= YOUR OBJECTIVE =
Return the full listing exactly as it is written.

======

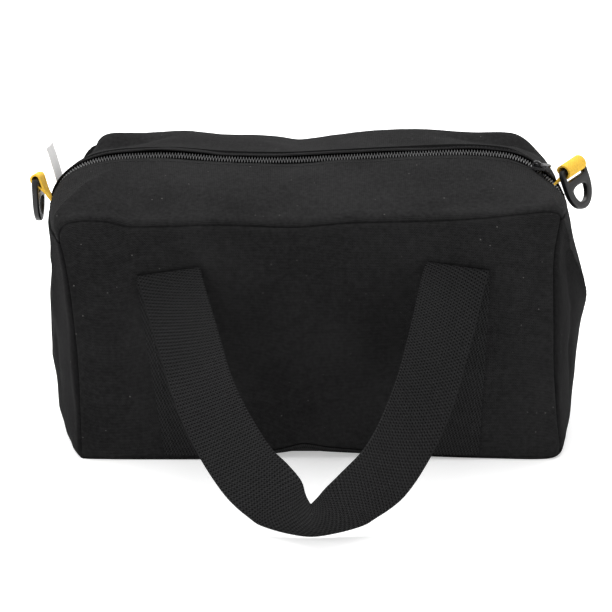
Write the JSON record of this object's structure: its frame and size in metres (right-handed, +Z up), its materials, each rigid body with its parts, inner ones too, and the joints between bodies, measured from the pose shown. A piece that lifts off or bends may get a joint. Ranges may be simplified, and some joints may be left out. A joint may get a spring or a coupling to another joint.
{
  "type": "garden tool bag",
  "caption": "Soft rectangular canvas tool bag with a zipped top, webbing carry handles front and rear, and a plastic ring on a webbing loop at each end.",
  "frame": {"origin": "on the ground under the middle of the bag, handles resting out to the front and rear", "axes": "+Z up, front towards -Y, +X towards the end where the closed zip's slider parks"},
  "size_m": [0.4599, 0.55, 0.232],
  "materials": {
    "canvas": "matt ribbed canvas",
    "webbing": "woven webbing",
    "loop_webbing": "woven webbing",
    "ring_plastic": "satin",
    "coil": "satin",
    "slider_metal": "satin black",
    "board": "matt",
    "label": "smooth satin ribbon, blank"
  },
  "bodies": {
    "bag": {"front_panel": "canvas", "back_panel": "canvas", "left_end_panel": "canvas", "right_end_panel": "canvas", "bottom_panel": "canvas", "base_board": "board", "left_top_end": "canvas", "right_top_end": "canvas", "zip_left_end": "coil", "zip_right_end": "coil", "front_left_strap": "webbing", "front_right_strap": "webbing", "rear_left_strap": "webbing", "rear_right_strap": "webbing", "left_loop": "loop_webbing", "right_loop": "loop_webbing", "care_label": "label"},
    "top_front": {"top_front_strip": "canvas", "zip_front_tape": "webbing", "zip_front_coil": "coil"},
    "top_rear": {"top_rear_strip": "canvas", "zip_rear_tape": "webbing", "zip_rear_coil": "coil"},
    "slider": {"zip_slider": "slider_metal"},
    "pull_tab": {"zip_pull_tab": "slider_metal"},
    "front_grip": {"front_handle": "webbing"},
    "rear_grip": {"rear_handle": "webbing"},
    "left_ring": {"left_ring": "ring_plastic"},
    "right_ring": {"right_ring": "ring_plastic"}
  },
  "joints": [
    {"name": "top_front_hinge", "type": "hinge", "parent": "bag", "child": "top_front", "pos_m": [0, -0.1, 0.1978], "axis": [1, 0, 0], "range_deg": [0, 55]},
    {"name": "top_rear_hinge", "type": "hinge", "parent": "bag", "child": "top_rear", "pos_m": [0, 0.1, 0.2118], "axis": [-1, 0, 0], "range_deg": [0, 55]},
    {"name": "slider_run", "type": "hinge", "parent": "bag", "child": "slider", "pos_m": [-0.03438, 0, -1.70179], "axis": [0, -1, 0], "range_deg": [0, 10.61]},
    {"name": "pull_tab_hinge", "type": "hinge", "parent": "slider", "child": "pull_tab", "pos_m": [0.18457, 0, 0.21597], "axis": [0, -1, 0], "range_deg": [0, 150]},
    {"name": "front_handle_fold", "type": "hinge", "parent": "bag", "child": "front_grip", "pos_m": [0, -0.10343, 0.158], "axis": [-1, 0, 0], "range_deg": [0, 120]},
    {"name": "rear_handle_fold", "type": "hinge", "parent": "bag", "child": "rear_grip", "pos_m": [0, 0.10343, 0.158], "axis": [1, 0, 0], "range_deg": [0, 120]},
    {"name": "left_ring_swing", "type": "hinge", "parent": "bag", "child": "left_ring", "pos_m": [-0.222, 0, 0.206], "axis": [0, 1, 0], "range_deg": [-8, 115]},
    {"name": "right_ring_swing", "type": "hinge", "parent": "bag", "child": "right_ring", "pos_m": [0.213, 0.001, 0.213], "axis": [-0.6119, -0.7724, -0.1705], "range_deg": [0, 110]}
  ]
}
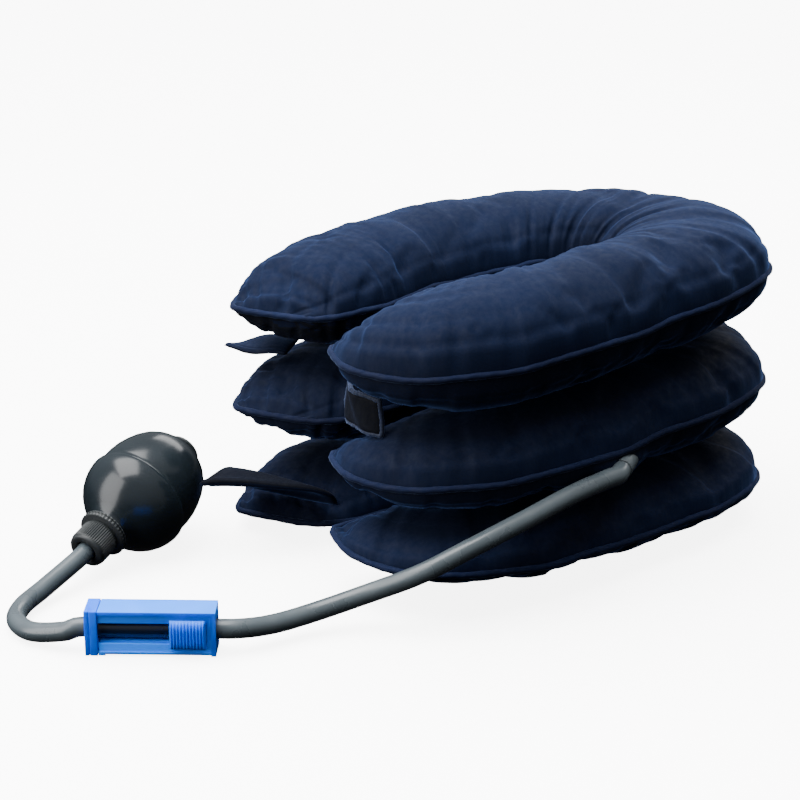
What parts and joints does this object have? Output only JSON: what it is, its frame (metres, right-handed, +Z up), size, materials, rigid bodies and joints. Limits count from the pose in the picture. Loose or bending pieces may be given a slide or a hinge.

======

= THE RESULT =
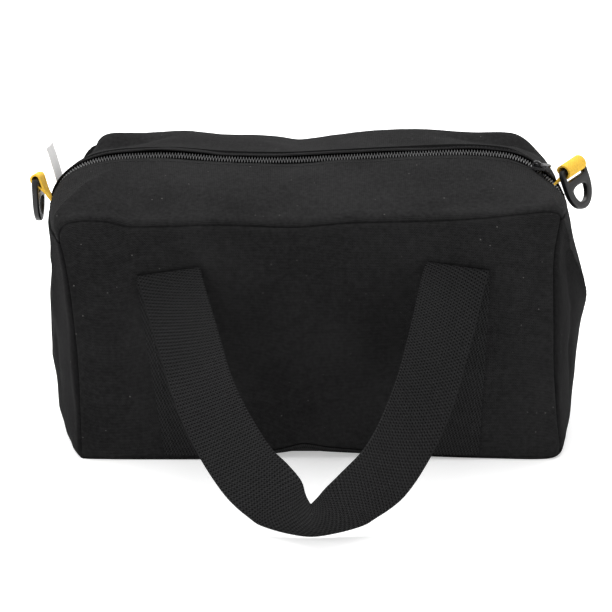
Write the JSON record of this object's structure: its frame and size in metres (right-handed, +Z up), its materials, each rigid body with its parts, inner ones too, and the joints between bodies, measured from the pose shown. A piece that lifts off or bends may get a joint. Ranges may be simplified, and some joints may be left out. A joint may get a spring or a coupling to another joint.
{
  "type": "garden tool bag",
  "caption": "Soft rectangular canvas tool bag with a zipped top, webbing carry handles front and rear, and a plastic ring on a webbing loop at each end.",
  "frame": {"origin": "on the ground under the middle of the bag, handles resting out to the front and rear", "axes": "+Z up, front towards -Y, +X towards the end where the closed zip's slider parks"},
  "size_m": [0.4599, 0.55, 0.232],
  "materials": {
    "canvas": "matt ribbed canvas",
    "webbing": "woven webbing",
    "loop_webbing": "woven webbing",
    "ring_plastic": "satin",
    "coil": "satin",
    "slider_metal": "satin black",
    "board": "matt",
    "label": "smooth satin ribbon, blank"
  },
  "bodies": {
    "bag": {"front_panel": "canvas", "back_panel": "canvas", "left_end_panel": "canvas", "right_end_panel": "canvas", "bottom_panel": "canvas", "base_board": "board", "left_top_end": "canvas", "right_top_end": "canvas", "zip_left_end": "coil", "zip_right_end": "coil", "front_left_strap": "webbing", "front_right_strap": "webbing", "rear_left_strap": "webbing", "rear_right_strap": "webbing", "left_loop": "loop_webbing", "right_loop": "loop_webbing", "care_label": "label"},
    "top_front": {"top_front_strip": "canvas", "zip_front_tape": "webbing", "zip_front_coil": "coil"},
    "top_rear": {"top_rear_strip": "canvas", "zip_rear_tape": "webbing", "zip_rear_coil": "coil"},
    "slider": {"zip_slider": "slider_metal"},
    "pull_tab": {"zip_pull_tab": "slider_metal"},
    "front_grip": {"front_handle": "webbing"},
    "rear_grip": {"rear_handle": "webbing"},
    "left_ring": {"left_ring": "ring_plastic"},
    "right_ring": {"right_ring": "ring_plastic"}
  },
  "joints": [
    {"name": "top_front_hinge", "type": "hinge", "parent": "bag", "child": "top_front", "pos_m": [0, -0.1, 0.1978], "axis": [1, 0, 0], "range_deg": [0, 55]},
    {"name": "top_rear_hinge", "type": "hinge", "parent": "bag", "child": "top_rear", "pos_m": [0, 0.1, 0.2118], "axis": [-1, 0, 0], "range_deg": [0, 55]},
    {"name": "slider_run", "type": "hinge", "parent": "bag", "child": "slider", "pos_m": [-0.03438, 0, -1.70179], "axis": [0, -1, 0], "range_deg": [0, 10.61]},
    {"name": "pull_tab_hinge", "type": "hinge", "parent": "slider", "child": "pull_tab", "pos_m": [0.18457, 0, 0.21597], "axis": [0, -1, 0], "range_deg": [0, 150]},
    {"name": "front_handle_fold", "type": "hinge", "parent": "bag", "child": "front_grip", "pos_m": [0, -0.10343, 0.158], "axis": [-1, 0, 0], "range_deg": [0, 120]},
    {"name": "rear_handle_fold", "type": "hinge", "parent": "bag", "child": "rear_grip", "pos_m": [0, 0.10343, 0.158], "axis": [1, 0, 0], "range_deg": [0, 120]},
    {"name": "left_ring_swing", "type": "hinge", "parent": "bag", "child": "left_ring", "pos_m": [-0.222, 0, 0.206], "axis": [0, 1, 0], "range_deg": [-8, 115]},
    {"name": "right_ring_swing", "type": "hinge", "parent": "bag", "child": "right_ring", "pos_m": [0.213, 0.001, 0.213], "axis": [-0.6119, -0.7724, -0.1705], "range_deg": [0, 110]}
  ]
}
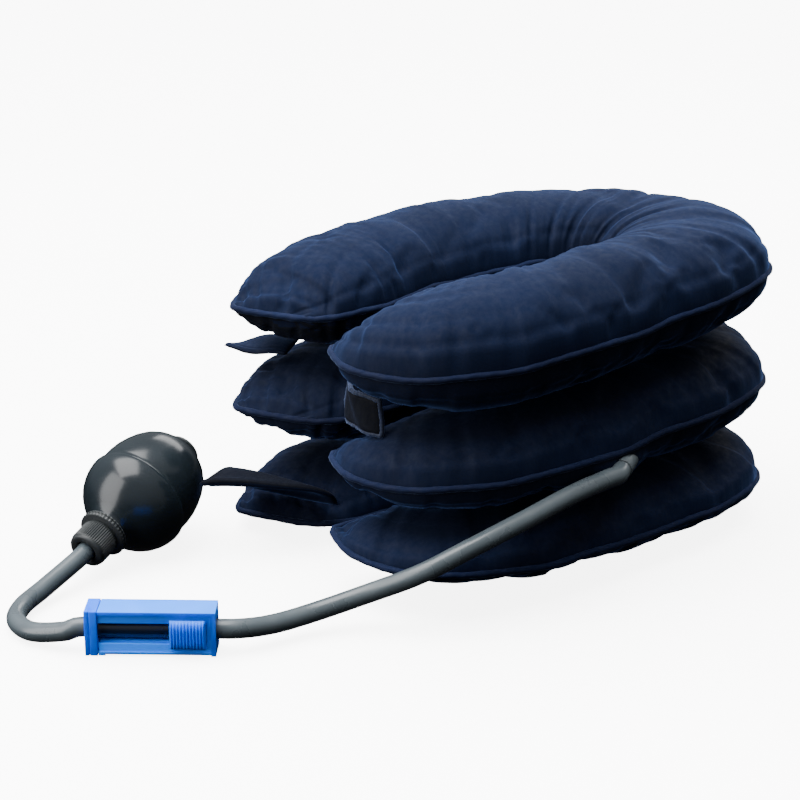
What parts and joints does this object have? Output only JSON: what it is, its frame (metres, right-handed, +Z up), size, materials, rigid bodies and joints. Limits count from the pose in the picture. Loose or bending pieces may be given a slide or a hinge.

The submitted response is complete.